Basic human kindness and dignity—these are the lessons I want my students to learn. And I don’t see those lessons in rules, and certainly not embedded in adult hypocrisy. I feel compelled as a teacher to work against both extremes confronted by Paulo Freire:
It is in this sense that both the authoritarian teacher who suffocates the natural curiosity and freedom on the student as well as the teacher who imposes no standards at all are equally disrespectful of an essential characteristic of our humanness, namely, our radical (and assumed) unfinishedness, out of which emerges the possibility of being ethical. (p. 59)
How often under the considerable weight of being a teacher do we bend to the callousness of Mrs. Price (“the authoritarian teacher”) and her ultimate failure—”Because she’s older and the teacher, she’s right and I’m not”—at the expense of a child’s or young adult’s respect or dignity?

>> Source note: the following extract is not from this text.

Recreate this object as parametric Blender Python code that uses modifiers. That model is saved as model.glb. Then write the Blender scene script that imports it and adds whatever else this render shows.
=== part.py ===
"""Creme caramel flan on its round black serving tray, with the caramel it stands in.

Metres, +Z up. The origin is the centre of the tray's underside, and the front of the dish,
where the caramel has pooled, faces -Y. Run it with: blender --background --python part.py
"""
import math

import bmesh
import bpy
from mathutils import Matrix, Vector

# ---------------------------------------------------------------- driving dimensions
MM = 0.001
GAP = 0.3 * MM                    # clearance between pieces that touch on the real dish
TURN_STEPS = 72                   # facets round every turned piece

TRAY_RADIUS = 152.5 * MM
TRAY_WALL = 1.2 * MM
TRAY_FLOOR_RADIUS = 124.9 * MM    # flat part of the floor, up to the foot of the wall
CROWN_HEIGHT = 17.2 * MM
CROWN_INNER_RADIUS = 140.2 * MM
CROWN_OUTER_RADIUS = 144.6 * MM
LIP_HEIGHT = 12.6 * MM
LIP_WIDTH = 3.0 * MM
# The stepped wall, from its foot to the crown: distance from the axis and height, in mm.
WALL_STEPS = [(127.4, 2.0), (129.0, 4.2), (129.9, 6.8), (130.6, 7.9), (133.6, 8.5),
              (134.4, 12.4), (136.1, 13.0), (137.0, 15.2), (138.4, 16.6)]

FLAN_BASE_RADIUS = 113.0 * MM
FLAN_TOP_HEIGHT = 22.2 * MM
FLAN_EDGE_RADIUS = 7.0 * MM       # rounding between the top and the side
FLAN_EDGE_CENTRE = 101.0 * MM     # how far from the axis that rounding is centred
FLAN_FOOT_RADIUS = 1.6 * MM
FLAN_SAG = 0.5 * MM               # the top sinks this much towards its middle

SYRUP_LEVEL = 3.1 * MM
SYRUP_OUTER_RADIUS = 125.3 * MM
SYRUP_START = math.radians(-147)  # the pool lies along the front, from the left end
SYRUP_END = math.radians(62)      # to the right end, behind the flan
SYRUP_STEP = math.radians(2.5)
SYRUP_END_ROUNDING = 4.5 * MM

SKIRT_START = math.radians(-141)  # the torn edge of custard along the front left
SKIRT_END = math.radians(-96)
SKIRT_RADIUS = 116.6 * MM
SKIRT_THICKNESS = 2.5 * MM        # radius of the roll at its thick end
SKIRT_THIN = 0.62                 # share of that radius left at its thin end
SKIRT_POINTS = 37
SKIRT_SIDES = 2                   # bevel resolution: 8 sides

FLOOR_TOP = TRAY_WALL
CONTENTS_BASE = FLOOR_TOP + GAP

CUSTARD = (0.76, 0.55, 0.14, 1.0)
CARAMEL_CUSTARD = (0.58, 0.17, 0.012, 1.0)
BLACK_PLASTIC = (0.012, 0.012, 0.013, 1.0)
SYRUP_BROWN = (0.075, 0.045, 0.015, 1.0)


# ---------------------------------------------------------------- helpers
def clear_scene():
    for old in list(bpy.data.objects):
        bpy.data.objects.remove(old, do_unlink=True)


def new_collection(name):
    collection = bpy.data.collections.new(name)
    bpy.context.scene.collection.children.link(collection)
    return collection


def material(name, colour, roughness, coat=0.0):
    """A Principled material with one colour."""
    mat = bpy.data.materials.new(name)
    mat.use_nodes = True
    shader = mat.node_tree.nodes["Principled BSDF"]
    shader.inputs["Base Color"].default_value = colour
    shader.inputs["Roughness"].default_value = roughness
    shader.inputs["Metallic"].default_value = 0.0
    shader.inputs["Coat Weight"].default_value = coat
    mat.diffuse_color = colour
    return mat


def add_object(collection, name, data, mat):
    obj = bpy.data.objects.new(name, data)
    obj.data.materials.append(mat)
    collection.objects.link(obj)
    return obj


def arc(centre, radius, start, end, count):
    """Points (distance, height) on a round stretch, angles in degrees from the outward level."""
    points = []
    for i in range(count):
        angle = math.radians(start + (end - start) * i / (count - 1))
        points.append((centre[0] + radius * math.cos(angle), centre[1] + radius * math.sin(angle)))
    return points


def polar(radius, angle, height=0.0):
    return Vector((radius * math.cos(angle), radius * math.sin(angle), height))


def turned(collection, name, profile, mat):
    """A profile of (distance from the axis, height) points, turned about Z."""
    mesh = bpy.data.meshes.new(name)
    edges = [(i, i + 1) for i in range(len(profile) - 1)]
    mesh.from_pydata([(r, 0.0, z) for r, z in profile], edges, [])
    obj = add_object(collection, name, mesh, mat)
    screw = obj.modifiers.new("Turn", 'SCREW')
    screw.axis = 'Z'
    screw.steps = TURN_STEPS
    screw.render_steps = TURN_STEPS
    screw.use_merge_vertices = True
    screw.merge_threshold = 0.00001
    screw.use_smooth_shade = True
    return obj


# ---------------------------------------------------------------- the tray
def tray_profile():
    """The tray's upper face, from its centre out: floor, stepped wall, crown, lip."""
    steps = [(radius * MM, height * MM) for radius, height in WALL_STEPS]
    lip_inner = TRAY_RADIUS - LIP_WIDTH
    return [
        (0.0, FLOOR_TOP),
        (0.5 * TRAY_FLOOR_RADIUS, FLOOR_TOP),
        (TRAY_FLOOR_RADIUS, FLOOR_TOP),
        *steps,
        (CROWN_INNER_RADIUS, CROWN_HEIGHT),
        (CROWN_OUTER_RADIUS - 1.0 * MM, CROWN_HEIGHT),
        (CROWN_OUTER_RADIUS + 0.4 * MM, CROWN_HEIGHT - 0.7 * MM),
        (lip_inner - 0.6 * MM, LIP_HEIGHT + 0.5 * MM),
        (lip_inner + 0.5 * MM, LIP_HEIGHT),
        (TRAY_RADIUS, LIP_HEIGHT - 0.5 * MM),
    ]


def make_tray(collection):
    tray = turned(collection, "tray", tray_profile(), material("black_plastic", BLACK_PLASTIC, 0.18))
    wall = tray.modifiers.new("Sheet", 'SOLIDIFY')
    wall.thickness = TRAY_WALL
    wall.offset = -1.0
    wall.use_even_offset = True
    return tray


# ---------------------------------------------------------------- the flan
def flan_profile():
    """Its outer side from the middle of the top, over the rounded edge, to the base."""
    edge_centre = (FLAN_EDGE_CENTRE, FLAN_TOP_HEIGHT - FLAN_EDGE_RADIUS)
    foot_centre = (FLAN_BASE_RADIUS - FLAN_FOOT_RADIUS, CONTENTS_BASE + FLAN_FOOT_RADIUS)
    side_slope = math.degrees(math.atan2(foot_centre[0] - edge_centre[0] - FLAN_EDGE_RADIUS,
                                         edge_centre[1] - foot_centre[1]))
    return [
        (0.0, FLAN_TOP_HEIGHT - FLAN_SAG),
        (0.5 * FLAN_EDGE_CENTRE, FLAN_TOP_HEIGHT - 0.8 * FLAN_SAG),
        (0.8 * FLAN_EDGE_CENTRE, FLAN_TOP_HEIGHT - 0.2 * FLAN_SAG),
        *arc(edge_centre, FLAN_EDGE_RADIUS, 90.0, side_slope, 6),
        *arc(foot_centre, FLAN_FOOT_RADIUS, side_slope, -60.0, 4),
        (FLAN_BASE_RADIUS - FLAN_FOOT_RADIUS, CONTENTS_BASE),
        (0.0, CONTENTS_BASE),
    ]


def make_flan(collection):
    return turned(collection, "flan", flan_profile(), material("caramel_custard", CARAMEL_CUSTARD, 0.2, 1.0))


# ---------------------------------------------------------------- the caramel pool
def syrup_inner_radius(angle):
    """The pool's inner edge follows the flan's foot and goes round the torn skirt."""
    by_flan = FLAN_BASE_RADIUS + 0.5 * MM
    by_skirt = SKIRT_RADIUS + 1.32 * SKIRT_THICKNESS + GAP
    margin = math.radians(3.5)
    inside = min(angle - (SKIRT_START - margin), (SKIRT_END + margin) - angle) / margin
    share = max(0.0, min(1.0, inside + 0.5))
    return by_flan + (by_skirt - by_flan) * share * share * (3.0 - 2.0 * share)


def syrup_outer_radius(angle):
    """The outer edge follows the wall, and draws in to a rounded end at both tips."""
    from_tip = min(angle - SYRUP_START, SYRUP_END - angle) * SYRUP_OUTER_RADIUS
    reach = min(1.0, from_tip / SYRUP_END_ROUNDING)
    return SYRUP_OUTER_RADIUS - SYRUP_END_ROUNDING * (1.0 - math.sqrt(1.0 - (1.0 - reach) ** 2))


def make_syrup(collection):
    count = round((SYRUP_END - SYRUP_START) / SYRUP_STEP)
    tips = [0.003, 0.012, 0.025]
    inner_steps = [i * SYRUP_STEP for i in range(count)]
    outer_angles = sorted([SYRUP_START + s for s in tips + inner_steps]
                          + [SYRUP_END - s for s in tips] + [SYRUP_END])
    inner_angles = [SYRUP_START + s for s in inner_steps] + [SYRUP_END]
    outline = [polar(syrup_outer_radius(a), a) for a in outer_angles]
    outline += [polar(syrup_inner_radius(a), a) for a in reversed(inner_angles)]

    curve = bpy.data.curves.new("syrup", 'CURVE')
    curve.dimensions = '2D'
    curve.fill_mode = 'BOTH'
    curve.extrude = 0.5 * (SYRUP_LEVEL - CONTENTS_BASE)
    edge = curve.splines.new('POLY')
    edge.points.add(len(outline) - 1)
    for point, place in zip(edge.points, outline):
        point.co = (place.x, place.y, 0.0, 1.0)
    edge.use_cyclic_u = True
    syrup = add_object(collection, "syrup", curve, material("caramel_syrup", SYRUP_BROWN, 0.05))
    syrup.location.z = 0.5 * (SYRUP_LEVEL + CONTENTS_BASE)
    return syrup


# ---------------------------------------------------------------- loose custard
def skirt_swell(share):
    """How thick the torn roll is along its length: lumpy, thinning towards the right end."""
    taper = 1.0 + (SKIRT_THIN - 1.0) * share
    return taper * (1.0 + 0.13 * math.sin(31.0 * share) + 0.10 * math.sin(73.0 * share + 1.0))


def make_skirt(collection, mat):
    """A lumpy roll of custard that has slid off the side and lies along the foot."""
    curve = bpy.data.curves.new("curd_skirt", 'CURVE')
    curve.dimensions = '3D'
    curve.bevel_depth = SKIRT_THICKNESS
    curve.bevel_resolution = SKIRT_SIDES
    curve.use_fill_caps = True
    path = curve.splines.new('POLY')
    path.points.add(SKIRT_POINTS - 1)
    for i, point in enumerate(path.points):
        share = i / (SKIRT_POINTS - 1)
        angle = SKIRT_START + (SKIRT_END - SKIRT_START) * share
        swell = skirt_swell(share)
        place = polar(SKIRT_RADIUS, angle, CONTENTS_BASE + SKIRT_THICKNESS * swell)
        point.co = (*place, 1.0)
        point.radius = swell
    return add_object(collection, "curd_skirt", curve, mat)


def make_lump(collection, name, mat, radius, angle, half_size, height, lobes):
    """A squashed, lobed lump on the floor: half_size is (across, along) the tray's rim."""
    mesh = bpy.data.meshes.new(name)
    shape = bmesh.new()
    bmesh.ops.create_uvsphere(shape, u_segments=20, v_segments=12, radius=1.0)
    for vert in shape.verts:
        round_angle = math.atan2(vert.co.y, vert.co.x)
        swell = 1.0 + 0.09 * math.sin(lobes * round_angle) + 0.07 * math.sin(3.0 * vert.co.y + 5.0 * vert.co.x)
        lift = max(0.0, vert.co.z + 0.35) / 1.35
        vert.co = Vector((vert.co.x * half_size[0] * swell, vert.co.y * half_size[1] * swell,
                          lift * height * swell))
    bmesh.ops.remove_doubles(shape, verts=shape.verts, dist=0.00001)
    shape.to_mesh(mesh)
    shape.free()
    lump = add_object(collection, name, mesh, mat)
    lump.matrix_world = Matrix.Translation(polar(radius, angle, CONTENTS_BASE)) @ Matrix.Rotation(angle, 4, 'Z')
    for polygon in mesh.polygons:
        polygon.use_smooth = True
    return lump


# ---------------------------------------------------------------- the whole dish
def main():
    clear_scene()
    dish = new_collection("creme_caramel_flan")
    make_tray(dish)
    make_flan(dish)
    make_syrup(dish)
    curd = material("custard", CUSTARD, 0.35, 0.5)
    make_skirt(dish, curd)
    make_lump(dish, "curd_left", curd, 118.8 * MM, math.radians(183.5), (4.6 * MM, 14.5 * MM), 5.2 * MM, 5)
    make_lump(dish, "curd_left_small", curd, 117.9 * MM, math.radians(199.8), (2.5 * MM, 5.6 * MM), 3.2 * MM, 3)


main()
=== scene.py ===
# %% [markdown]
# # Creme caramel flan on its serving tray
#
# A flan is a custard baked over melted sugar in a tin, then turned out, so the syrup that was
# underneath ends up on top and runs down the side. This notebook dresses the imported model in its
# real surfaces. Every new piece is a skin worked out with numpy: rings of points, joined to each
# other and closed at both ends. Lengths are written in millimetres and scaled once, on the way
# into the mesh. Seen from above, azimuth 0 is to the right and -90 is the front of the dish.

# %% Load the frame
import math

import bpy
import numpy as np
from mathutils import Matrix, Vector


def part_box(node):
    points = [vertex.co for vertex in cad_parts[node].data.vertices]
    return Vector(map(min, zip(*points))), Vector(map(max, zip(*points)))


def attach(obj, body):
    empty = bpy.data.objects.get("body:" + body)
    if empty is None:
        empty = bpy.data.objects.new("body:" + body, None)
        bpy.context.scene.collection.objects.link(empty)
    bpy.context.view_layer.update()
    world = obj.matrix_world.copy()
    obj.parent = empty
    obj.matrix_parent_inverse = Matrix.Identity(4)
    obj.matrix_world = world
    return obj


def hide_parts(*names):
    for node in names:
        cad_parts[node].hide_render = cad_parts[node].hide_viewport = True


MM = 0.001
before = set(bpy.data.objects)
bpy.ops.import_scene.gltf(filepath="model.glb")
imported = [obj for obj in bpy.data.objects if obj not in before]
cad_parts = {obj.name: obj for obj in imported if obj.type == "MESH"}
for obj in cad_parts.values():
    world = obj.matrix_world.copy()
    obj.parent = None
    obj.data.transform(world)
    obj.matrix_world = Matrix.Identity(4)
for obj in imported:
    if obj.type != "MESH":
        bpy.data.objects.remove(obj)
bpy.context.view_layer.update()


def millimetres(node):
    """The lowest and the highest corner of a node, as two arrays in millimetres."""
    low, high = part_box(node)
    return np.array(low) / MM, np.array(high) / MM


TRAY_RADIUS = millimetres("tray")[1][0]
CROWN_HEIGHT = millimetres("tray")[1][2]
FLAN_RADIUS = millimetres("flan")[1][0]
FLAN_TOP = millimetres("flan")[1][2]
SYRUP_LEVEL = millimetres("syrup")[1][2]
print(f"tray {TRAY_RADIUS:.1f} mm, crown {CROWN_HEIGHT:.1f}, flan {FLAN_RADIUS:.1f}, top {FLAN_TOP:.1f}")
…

How often do we fall victim to what LaBrant confronted: “On the other hand, we should not, under the guise of developing literary standards, merely pass along adult weariness” (p. 276)?
Let us be vigilant in recognizing that our practice is our Selves. Let us seek always to avoid any of our students feeling as Rachel does on her eleventh birthday, a victim of “adult weariness”:
Today I’m eleven. There’s a cake Mama’s making for tonight and when Papa comes home from work we’ll eat it. There’ll be candles and presents and everybody will sing Happy birthday, happy birthday to you, Rachel, only it’s too late.